To get there, wave down any taxi and ask him to take you to Cristo Rey, the cost should be around 40 to 50 pesos. Afterwards, there may be some drivers at the top who can take you down, but if they’re all waiting for other groups, ask them to call a friend. One offered to for us, and a taxi appeared to take us down in five minutes.
Take the Teleferico
Outside of shopping, eating, drinking, and views, there’s honestly nothing else to do in Taxco. If the Cristo Rey wasn’t enough, you can also take the teleferico (cable car) up to a viewpoint for some more stunning vistas. This one is a bit out of the way outside the city, and costs 90 pesos round trip. Personally, we just stuck with Cristo Rey because it was closer and easier to get to, but if you want to see the city from afar, climbing up the mountain instead of looking down on it, consider adding this to your Taxco to-do list.
Visit the Pozas Azules
The Pozas Azules are only five miles from Taxco, which sounds great, right? Wrong. Because of the winding mountain roads, unfortunately it still takes 40 minutes by collectivo to get to them. HOWEVER, they’re so unique and beautiful that you definitely should not miss them while you’re in Taxco.

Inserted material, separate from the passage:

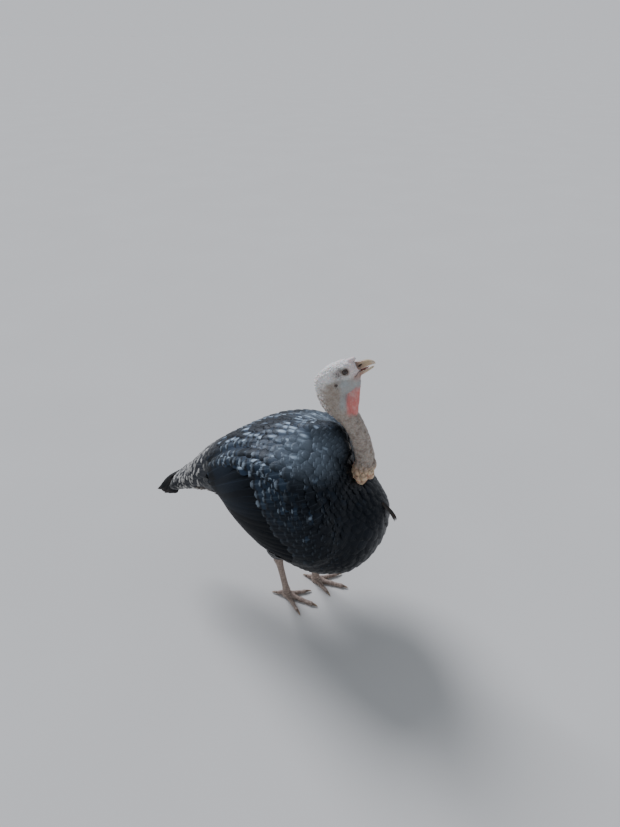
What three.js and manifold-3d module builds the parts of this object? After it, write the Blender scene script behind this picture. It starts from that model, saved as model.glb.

These natural pools are in a forest with green trees, dappled light, and the most stunning clear blue waters. They cost 30 pesos to enter and there’s about five different swimming holes with waterfalls flowing into them, jumping platforms, and hanging vines. The water was cold and refreshing, and the vibe was nice (if a bit crowded) on a Sunday afternoon. There’s also plenty of food stalls to get snack, a cheap meal, or a few beers to enjoy!
Read more about how to get to the Pozas Azules
The Complete Guide to Visiting Taxco
Have you been considering Taxco as a weekend trip from Mexico City? If so, I really recommend it. It’s been one of my favorite getaways during our entire eight week stay in Mexico, because it’s just so different from what I thought this country was like!
Awesome views, good food, and relaxing vibes await in Taxco, and you definitely shouldn’t miss it.